A related item before the board today, also approved unanimously, will prohibit parking along the south side of Highway 35 for 300 feet on either side of the new entrance. State parks don't charge entry fees, but they do charge parking fees—in Castle Rock's case, $8 per car—and some critics are irked that free access to the park will in effect be lost. Wrote one commenter on the Mercury News article, "Entrance and parking fees at government built recreational facilities should be prohibited by law. It is unfair taxation and discriminates against lower income persons and against both the younger and the older park goer."

Asked about the parking/parking fee issue, Holderman points to safety considerations as well as a kind of consumer economics. "I think people objected to paying the $8 with the current park because the current park wasn't giving them anything," he says. "My theory is some of the people who did park outside the gate, if we give them something for their money—a parking lot, flush toilets, drinking water, maybe a cappuccino, maybe an app—they won't mind paying the $8."

Holderman says it's also part of making the park economically sustainable after its 2012 rescue from a statewide parks closure list. "Castle Rock was closed because it didn't have any attendance there and it didn't generate any income," he says. Sempervirens Fund, which played a vital role in establishing the park in 1968, stepped in to fund operating costs for three years.

Miles Standish, who served as head ranger at Castle Rock for decades, spoke in favor of the 300-foot parking prohibition. "State Parks tried this back in the '80s, and because of the lack of parking in the present parking lot, there was enough pressure from the public that they did not have enough parking. That's why Caltrans went back and opened it up," he told the board. "With the new facility there will be enough parking, so it shouldn't be an issue."

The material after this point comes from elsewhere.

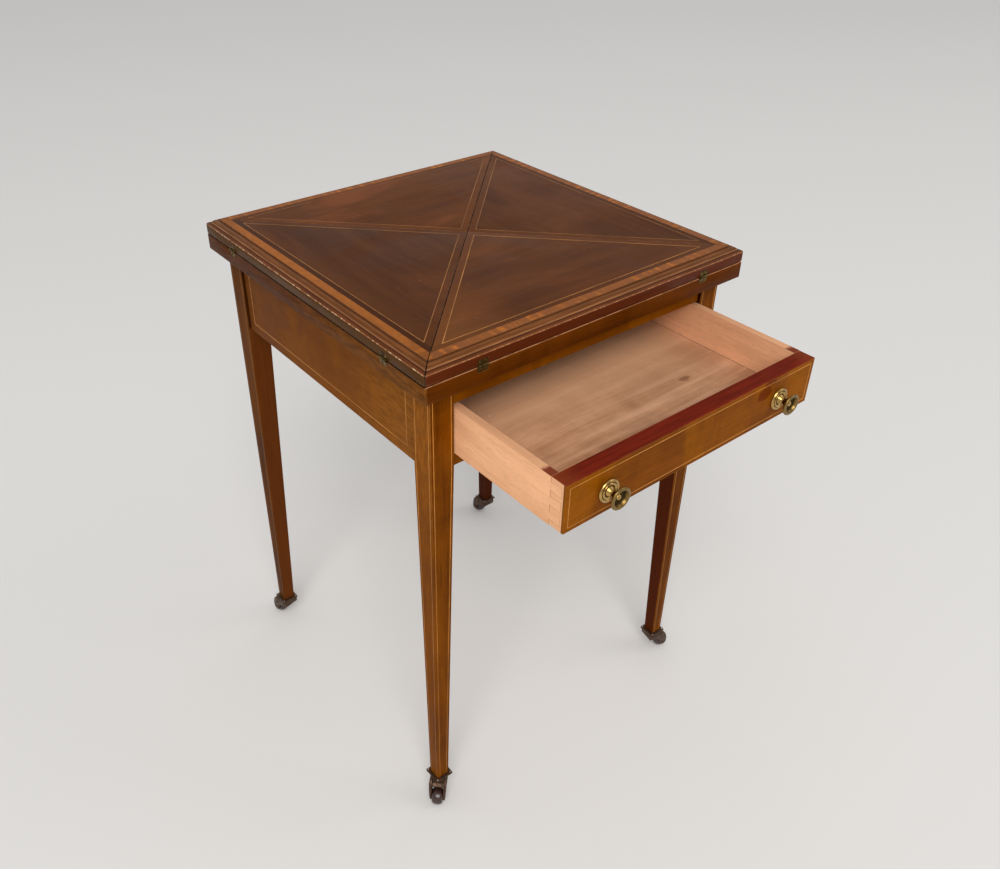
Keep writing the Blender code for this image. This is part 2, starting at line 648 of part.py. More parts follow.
def leaf_section():
    """Cut across a leaf's moulded edge, as (inset from the outer face, height over the underside)."""
    arris = LEAF_THICKNESS - EDGE_RISE
    bead = arc((BEAD_INSET, arris), (BEAD_INSET, BEAD_RISE), math.pi, math.pi / 2, MOULDING_STEPS)
    ovolo_foot = arris + OVOLO_FOOT_RISE
    ovolo_top = LEAF_THICKNESS - STEP_DEPTH
    ovolo = arc((OVOLO_INSET, ovolo_foot), (OVOLO_INSET - OVOLO_FOOT_INSET, ovolo_top - ovolo_foot),
                math.pi, math.pi / 2, MOULDING_STEPS)
    return [(0, 0)] + bead + ovolo + [(STEP_INSET, ovolo_top), (STEP_INSET, LEAF_THICKNESS),
                                      (HINGE_REACH, LEAF_THICKNESS), (HINGE_REACH, 0)]


def mitre(bm, half_gap):
    """Cuts away what lies beyond the two diagonals, less half the gap along them."""
    for side in (-1, 1):
        normal = Vector((side, 1, 0)).normalized()
        cut = bmesh.ops.bisect_plane(bm, geom=bm.verts[:] + bm.edges[:] + bm.faces[:],
                                     plane_co=-normal * half_gap, plane_no=normal, clear_outer=True)
        edges = [e for e in cut["geom_cut"] if isinstance(e, bmesh.types.BMEdge)]
        bmesh.ops.edgeloop_fill(bm, edges=edges)
    bmesh.ops.recalc_face_normals(bm, faces=bm.faces)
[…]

Parking along the north side of Highway 35 will be a matter for Santa Clara County Supervisors to consider, as the road forms the border between the two counties.

Supervisors McPherson, Leopold and Coonerty expressed enthusiasm for the project. Said Supervisor John Leopold, "This is a very sensitive proposal for the area. While it's some intensification, it's all for the good of encouraging people to interact with open spaces, so I really appreciate the sensitivity brought to the plan."